STATED TASK: Consider the listing below. Extract exactly the lines from the line containing "for name, shape" to the line containing "for corner in", both included.

MATERIAL TO PROCESS:
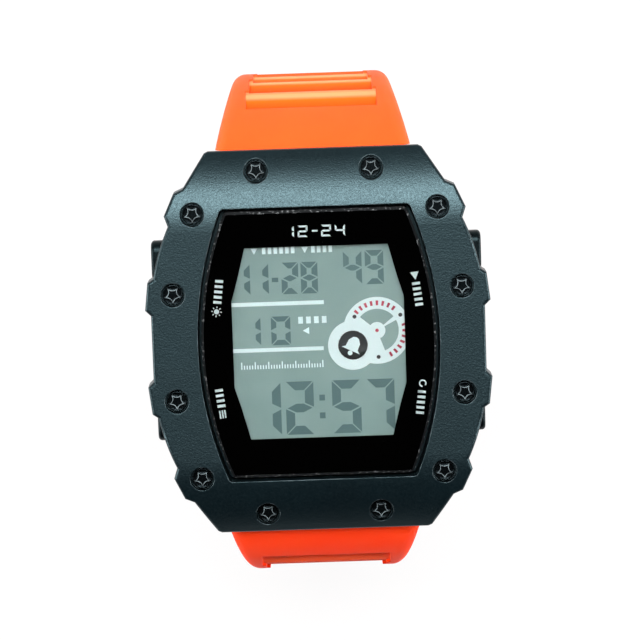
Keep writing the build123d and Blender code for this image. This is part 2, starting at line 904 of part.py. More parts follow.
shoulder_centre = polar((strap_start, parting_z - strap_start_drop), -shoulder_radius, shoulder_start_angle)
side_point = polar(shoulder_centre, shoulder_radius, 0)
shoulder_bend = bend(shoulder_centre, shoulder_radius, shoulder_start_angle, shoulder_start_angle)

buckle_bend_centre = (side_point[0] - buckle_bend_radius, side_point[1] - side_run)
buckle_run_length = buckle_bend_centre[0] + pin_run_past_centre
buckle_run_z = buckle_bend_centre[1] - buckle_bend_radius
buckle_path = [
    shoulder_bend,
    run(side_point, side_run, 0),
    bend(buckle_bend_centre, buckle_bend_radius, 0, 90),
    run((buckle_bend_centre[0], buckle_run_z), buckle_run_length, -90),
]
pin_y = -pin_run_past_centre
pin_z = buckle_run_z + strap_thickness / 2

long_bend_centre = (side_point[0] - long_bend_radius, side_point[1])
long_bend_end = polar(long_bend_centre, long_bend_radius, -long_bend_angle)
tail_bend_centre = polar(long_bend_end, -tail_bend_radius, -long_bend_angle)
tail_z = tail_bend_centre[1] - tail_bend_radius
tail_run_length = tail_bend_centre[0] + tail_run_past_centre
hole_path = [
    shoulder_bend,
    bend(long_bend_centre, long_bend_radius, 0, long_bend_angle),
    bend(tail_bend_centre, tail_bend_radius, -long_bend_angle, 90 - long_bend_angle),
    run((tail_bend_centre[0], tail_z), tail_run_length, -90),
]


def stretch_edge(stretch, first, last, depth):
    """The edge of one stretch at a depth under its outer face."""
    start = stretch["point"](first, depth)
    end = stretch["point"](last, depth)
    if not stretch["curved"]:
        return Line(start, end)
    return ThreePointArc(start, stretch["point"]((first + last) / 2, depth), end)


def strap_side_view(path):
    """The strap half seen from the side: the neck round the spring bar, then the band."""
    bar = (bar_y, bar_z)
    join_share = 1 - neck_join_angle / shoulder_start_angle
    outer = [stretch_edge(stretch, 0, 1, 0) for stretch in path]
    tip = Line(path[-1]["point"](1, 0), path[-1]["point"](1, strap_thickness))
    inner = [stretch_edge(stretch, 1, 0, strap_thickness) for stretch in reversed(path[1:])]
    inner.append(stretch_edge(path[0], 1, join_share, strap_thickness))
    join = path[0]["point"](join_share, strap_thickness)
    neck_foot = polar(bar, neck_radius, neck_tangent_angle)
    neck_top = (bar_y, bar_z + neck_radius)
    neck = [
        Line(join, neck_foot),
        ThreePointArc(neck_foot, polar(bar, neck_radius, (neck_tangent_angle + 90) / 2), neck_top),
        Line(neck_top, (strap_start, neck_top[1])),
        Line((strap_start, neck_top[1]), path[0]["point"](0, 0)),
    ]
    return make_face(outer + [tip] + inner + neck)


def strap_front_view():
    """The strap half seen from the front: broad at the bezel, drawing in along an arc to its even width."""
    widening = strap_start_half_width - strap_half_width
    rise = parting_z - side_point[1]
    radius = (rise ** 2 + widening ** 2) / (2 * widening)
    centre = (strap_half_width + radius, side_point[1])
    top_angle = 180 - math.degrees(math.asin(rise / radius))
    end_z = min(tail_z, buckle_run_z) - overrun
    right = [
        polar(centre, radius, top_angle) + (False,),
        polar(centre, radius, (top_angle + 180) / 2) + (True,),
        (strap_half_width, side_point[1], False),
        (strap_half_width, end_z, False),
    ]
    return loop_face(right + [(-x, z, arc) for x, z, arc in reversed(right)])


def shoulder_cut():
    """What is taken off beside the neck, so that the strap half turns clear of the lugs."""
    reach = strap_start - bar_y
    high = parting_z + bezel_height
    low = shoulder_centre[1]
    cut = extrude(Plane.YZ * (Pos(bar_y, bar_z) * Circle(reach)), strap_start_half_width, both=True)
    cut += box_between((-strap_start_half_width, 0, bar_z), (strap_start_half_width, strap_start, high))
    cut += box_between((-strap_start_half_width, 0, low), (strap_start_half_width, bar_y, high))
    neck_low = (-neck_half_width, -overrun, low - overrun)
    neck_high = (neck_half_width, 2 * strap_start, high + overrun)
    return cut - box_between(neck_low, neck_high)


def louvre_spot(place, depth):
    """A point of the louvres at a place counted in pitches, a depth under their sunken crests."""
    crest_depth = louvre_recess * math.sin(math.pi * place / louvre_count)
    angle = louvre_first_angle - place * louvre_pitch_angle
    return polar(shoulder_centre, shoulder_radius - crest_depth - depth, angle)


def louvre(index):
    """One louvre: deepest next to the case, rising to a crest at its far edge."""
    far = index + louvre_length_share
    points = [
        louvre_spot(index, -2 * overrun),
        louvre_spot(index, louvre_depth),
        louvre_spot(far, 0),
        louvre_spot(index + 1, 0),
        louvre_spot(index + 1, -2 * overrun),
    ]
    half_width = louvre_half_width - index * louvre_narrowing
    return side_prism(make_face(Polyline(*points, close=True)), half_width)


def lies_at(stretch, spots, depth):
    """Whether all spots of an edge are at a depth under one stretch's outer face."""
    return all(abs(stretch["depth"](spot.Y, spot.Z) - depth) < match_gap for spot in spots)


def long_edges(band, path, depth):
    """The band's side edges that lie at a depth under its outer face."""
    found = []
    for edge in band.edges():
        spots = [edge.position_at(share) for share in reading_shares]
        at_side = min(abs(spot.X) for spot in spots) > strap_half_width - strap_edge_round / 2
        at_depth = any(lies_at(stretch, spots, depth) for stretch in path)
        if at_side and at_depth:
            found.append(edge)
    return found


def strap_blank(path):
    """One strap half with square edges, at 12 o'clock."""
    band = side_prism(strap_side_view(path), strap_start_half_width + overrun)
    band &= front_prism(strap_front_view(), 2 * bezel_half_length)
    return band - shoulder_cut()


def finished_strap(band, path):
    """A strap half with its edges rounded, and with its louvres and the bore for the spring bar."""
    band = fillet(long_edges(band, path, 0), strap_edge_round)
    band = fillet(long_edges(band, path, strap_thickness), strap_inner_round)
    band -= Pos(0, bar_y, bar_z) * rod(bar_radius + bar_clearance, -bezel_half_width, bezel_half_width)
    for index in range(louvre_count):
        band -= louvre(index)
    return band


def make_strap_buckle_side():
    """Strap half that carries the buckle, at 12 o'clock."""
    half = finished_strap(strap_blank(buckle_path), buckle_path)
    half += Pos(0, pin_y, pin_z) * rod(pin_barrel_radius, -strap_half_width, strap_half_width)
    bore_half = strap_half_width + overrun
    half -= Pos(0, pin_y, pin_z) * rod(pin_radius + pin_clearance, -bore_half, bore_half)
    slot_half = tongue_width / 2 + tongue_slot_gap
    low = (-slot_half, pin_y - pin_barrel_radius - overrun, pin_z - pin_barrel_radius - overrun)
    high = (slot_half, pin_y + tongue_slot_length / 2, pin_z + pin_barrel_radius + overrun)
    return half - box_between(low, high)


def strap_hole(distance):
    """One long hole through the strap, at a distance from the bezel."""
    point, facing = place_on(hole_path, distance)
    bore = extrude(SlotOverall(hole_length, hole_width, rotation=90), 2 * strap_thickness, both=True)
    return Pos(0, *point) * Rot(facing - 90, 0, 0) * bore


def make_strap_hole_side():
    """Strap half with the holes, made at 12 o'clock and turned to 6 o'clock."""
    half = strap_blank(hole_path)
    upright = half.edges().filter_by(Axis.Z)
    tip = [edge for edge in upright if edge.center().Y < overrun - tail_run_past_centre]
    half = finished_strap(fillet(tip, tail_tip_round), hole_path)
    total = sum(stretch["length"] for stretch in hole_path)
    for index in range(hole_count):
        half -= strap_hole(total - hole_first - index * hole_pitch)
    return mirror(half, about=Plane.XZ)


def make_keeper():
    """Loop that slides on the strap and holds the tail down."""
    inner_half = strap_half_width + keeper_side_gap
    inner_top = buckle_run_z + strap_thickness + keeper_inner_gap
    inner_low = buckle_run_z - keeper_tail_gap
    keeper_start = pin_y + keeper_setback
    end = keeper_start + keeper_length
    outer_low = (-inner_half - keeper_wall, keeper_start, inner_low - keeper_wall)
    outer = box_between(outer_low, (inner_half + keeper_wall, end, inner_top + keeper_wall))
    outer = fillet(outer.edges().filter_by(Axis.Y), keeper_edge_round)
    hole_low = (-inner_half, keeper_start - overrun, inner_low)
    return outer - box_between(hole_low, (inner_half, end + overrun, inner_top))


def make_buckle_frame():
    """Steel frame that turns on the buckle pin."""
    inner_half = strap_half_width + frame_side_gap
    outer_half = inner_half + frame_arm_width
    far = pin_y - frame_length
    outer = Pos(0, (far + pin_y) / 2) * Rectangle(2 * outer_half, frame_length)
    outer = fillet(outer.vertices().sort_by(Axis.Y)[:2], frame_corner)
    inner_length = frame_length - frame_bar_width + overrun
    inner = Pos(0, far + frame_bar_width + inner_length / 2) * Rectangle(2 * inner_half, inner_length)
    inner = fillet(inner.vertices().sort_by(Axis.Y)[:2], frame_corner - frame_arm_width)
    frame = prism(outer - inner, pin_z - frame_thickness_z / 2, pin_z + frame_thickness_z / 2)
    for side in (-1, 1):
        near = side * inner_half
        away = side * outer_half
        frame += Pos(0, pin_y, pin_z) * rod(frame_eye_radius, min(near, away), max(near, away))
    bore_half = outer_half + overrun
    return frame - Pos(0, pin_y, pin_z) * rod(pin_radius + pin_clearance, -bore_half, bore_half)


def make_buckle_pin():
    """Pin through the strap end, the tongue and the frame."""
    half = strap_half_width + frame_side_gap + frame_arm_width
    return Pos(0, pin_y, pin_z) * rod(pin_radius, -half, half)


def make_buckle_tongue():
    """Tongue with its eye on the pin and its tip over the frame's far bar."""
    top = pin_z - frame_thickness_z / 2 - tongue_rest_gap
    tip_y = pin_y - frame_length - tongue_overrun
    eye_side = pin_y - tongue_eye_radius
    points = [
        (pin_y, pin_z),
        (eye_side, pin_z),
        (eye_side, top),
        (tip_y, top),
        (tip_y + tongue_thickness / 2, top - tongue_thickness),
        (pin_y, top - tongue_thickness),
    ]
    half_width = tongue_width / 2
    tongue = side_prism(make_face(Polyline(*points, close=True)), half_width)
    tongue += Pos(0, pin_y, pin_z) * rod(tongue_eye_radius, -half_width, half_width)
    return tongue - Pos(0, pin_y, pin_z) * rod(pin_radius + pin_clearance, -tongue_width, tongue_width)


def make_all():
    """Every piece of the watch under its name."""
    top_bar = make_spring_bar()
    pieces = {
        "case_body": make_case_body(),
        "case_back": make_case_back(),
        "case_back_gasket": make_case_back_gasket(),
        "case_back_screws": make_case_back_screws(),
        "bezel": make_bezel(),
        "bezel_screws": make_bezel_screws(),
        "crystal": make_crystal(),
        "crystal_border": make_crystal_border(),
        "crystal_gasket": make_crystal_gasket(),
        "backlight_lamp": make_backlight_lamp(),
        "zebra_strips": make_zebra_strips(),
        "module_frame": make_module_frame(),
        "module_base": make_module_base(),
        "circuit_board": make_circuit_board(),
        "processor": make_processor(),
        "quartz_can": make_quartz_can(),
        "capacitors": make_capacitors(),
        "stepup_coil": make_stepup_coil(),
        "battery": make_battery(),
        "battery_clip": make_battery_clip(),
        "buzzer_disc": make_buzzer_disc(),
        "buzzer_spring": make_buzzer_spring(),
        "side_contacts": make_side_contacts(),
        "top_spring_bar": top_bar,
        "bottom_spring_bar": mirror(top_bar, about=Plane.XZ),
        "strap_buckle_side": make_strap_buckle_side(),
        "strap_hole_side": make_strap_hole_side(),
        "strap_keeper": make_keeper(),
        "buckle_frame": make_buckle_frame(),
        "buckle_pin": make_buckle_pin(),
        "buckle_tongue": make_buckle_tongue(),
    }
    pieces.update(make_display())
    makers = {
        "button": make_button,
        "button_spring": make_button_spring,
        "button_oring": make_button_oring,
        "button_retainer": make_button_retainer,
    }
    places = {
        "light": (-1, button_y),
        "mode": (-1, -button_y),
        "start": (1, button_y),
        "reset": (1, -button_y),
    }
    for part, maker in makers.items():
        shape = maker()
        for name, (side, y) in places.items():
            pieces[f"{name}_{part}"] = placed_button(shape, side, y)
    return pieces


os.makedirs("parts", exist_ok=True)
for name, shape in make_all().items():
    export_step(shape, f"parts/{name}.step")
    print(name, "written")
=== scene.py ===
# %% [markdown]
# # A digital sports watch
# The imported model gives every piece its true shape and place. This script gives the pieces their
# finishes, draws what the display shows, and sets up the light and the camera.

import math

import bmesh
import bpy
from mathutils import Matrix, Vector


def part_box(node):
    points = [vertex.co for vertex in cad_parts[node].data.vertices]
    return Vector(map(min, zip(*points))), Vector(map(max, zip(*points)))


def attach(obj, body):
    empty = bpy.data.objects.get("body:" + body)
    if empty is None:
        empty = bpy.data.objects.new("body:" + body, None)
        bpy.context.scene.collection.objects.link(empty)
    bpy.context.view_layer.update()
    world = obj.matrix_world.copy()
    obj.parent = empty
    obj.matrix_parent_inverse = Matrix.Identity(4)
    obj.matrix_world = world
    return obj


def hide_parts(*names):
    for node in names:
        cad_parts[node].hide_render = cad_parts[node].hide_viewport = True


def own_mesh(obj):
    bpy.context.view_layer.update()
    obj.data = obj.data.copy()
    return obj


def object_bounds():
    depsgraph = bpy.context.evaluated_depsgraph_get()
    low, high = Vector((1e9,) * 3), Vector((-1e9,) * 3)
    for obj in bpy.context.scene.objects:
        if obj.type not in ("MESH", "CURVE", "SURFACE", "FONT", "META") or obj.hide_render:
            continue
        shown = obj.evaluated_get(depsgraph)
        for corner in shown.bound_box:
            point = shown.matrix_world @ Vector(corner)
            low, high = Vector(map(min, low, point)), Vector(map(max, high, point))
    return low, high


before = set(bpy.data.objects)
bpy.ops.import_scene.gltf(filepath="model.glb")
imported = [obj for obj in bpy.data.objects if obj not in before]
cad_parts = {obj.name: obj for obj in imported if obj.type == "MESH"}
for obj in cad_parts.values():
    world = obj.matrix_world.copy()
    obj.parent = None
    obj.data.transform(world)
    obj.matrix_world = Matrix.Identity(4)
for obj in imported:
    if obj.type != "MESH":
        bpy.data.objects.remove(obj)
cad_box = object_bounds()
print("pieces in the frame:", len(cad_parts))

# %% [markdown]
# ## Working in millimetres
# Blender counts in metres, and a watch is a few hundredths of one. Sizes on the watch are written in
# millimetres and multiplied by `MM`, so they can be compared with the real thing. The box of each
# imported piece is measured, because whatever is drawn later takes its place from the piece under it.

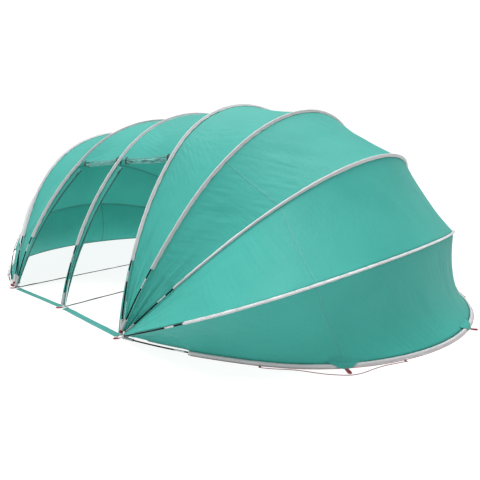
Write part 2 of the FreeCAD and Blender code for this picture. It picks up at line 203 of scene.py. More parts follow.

ANSWER BELOW:
for name, shape in make_all().items():
    export_step(shape, f"parts/{name}.step")
    print(name, "written")
=== scene.py ===
# %% [markdown]
# # A digital sports watch
# The imported model gives every piece its true shape and place. This script gives the pieces their
# finishes, draws what the display shows, and sets up the light and the camera.

import math

import bmesh
import bpy
from mathutils import Matrix, Vector


def part_box(node):
    points = [vertex.co for vertex in cad_parts[node].data.vertices]
    return Vector(map(min, zip(*points))), Vector(map(max, zip(*points)))


def attach(obj, body):
    empty = bpy.data.objects.get("body:" + body)
    if empty is None:
        empty = bpy.data.objects.new("body:" + body, None)
        bpy.context.scene.collection.objects.link(empty)
    bpy.context.view_layer.update()
    world = obj.matrix_world.copy()
    obj.parent = empty
    obj.matrix_parent_inverse = Matrix.Identity(4)
    obj.matrix_world = world
    return obj


def hide_parts(*names):
    for node in names:
        cad_parts[node].hide_render = cad_parts[node].hide_viewport = True


def own_mesh(obj):
    bpy.context.view_layer.update()
    obj.data = obj.data.copy()
    return obj


def object_bounds():
    depsgraph = bpy.context.evaluated_depsgraph_get()
    low, high = Vector((1e9,) * 3), Vector((-1e9,) * 3)
    for obj in bpy.context.scene.objects:
        if obj.type not in ("MESH", "CURVE", "SURFACE", "FONT", "META") or obj.hide_render:
            continue
        shown = obj.evaluated_get(depsgraph)
        for corner in shown.bound_box:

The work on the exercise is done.